Anonymous leaks to ADC insiders claim Obi holds “dossiers” of El-Rufai’s “anti-Shiite atrocities,” threatening to unleash them unless Muslim rivals step aside. “It’s classic blackmail,” an ADC source fumed. “Obi tells them: ‘Endorse me, or face the Christian wrath machine.'”
One email chain, obtained by this desk, shows Obidient admins directing attacks: “Hit Rufai on Shiites—remind them he’s the real divider.” El-Rufai’s camp has fired back, calling it “cheap desperation,” but the damage is done—ADC primaries are now a tinderbox of faith-based intrigue.
The Silent Puppeteer
Through it all, Peter Obi has remained eerily mute. No X posts decrying the U.S. saber-rattling. No rebuttals to Ibrahim’s arm-up calls. No defense against the ADC smears. His feed, last updated October 7 on Lagos demolitions, is a bubble of selective outrage—healthcare here, education there, but zero on the religious inferno he’s allegedly igniting.

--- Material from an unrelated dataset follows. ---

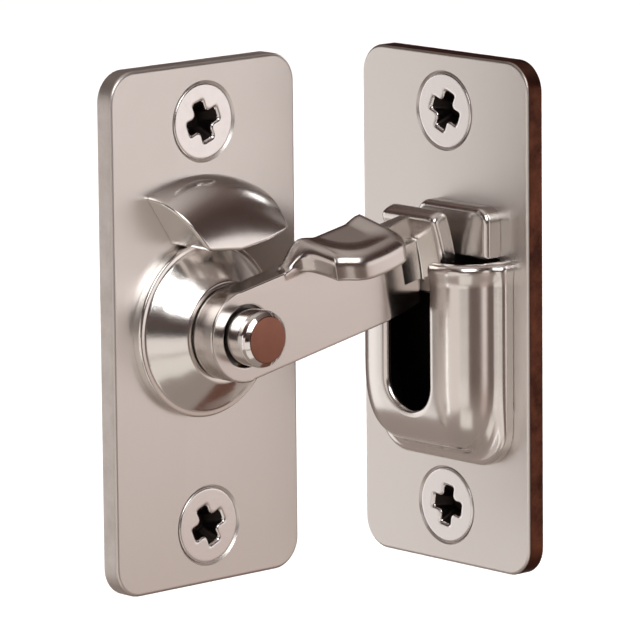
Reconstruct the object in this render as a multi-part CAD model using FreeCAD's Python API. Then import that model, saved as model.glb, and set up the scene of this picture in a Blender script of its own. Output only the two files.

Insiders say it’s deliberate. “Peter’s the brain—clean hands, dirty proxies,” one confessed. As Nigeria teeters, with fresh massacres in Kwara fueling genocide petitions to the UN, the question looms: Will Obi’s “new strategy” fracture the nation beyond repair, all for a shot at Aso Rock?
Nigeria deserves better than recycled wars—religious or otherwise.